Please quote exactly the lines below from the line containing "Reconstruct the object" to the line containing "angles in degrees.", both lines included, and nothing else.

>> Start

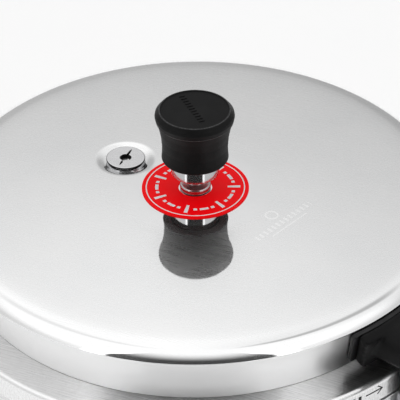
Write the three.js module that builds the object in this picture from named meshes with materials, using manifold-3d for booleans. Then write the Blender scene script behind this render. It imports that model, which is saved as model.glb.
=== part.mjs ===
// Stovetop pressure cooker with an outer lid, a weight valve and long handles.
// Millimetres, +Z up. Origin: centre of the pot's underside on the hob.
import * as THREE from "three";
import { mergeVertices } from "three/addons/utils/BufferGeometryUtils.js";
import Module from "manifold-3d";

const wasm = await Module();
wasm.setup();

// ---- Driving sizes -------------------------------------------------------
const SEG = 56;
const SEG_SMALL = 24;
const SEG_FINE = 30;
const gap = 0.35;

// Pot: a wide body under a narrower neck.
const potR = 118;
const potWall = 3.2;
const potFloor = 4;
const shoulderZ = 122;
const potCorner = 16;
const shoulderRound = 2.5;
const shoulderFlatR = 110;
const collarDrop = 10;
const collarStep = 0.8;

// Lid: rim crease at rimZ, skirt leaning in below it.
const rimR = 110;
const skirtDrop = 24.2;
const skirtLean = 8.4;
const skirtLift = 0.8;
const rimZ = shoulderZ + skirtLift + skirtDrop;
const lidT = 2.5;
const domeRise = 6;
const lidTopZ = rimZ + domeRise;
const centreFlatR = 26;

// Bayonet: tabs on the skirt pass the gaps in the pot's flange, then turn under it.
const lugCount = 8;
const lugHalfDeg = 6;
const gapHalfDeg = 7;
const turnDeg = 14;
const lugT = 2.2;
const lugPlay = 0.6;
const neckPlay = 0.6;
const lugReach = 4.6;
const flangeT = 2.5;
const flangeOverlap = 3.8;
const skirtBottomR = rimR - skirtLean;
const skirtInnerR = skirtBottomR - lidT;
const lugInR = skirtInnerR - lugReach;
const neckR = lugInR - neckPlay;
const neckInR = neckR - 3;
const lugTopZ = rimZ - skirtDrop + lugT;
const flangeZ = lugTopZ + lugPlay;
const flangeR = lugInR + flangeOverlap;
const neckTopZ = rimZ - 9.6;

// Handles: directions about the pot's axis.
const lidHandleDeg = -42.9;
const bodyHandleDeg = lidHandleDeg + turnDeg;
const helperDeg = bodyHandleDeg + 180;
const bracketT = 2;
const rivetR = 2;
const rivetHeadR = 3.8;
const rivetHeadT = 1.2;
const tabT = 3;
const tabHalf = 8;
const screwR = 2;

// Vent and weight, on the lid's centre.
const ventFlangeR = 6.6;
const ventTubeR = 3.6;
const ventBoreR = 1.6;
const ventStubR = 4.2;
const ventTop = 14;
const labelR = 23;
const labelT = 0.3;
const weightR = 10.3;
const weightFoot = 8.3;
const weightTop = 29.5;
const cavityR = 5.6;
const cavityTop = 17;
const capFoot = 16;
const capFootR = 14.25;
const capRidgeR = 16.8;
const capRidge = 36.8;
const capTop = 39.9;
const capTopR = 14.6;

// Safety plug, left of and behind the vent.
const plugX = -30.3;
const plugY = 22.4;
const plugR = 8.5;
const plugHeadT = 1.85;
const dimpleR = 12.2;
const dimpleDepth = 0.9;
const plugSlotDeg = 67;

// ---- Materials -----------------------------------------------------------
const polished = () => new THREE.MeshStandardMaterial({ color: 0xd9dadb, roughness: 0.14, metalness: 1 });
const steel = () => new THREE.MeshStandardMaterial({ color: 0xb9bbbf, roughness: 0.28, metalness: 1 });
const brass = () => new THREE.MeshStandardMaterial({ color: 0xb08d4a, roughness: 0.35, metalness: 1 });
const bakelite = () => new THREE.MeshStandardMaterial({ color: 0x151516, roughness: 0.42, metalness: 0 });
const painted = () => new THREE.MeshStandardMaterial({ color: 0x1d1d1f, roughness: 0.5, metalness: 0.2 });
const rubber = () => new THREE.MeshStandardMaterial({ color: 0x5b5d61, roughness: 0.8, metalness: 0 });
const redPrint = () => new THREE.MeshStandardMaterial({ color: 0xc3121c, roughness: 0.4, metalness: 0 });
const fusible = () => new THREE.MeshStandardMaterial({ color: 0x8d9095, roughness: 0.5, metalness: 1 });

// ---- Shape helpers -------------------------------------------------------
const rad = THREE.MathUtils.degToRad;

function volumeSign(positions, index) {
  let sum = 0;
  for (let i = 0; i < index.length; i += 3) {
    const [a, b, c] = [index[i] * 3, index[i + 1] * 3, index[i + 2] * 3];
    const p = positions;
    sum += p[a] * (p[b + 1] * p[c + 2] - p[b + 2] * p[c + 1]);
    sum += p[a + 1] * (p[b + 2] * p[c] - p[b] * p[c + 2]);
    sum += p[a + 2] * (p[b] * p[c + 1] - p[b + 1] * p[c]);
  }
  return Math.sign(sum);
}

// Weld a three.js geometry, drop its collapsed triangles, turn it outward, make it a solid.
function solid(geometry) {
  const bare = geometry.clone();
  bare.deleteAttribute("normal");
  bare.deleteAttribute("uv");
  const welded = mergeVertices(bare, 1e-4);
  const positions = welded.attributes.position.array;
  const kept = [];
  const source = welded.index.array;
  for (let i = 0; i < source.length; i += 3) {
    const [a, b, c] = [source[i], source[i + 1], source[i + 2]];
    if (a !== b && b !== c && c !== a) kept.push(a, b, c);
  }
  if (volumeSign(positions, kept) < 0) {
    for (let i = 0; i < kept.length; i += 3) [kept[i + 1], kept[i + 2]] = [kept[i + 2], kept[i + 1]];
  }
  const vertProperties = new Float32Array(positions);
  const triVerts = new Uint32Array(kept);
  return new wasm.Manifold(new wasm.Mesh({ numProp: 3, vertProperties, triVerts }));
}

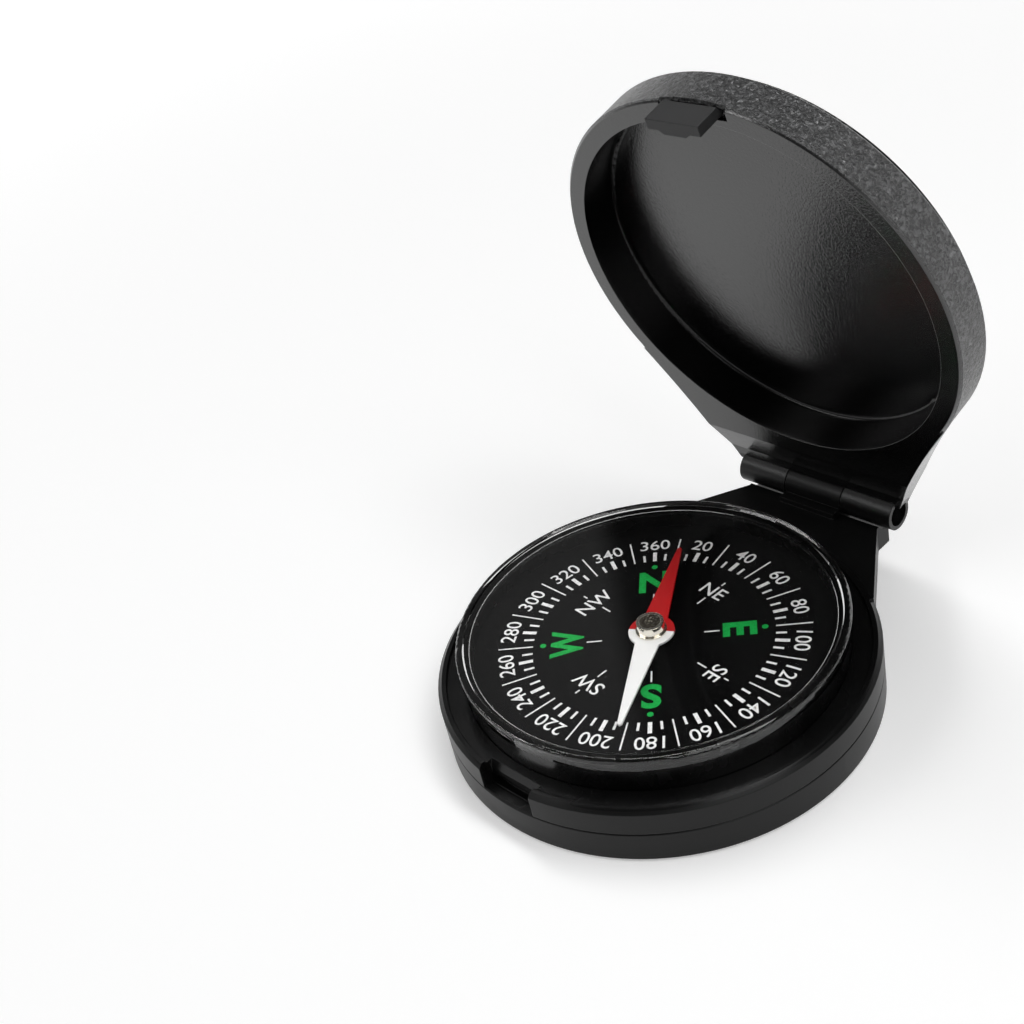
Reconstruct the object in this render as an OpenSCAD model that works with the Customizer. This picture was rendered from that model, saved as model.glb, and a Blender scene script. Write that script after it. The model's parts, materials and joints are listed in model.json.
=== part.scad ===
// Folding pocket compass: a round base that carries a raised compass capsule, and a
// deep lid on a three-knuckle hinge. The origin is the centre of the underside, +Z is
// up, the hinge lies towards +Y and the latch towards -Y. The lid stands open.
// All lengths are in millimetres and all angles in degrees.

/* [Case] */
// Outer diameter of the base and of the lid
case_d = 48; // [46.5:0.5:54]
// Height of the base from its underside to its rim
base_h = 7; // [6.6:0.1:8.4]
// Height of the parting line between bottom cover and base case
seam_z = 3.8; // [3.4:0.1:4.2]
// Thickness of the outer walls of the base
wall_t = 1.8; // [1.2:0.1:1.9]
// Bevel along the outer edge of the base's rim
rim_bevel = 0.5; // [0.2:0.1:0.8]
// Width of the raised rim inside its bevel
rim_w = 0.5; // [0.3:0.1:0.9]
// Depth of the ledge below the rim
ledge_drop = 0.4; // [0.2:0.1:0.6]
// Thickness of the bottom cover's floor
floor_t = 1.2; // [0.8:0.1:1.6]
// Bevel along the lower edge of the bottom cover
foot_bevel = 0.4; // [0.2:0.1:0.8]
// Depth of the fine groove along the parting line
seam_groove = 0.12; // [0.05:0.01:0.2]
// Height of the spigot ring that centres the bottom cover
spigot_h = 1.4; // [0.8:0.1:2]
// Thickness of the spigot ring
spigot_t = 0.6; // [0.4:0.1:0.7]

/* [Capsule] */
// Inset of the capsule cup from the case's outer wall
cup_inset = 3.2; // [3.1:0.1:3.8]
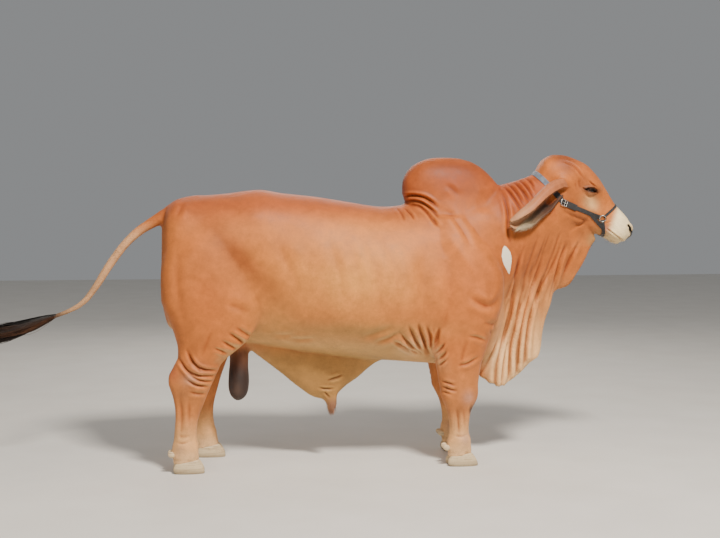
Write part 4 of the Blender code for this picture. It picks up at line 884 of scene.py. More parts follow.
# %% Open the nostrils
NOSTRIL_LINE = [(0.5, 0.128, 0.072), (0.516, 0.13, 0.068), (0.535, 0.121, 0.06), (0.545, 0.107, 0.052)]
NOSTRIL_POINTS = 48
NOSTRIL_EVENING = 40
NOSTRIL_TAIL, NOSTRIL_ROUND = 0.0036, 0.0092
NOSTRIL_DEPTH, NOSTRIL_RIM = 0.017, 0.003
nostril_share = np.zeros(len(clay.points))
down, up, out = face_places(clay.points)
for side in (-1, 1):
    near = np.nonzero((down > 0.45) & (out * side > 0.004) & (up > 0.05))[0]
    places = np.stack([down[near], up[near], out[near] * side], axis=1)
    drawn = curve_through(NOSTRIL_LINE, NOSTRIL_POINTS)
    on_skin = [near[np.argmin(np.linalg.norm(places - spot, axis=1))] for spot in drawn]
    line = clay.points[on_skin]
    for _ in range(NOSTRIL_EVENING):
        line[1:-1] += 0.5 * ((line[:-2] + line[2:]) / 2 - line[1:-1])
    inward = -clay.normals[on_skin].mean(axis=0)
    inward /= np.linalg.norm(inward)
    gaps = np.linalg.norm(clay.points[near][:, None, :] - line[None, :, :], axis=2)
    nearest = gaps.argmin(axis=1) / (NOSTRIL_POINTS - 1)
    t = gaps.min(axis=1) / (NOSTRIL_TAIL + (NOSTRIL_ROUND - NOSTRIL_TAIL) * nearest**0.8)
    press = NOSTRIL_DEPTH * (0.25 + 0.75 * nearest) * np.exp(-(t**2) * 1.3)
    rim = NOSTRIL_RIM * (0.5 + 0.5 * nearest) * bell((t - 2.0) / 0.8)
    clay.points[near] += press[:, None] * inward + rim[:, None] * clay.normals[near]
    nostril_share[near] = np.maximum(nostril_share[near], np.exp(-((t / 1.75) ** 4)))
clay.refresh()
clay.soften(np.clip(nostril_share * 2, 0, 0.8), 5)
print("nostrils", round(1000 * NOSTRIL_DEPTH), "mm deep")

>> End

■ Result for this exercise:
Reconstruct the object in this render as an OpenSCAD model that works with the Customizer. This picture was rendered from that model, saved as model.glb, and a Blender scene script. Write that script after it. The model's parts, materials and joints are listed in model.json.
=== part.scad ===
// Folding pocket compass: a round base that carries a raised compass capsule, and a
// deep lid on a three-knuckle hinge. The origin is the centre of the underside, +Z is
// up, the hinge lies towards +Y and the latch towards -Y. The lid stands open.
// All lengths are in millimetres and all angles in degrees.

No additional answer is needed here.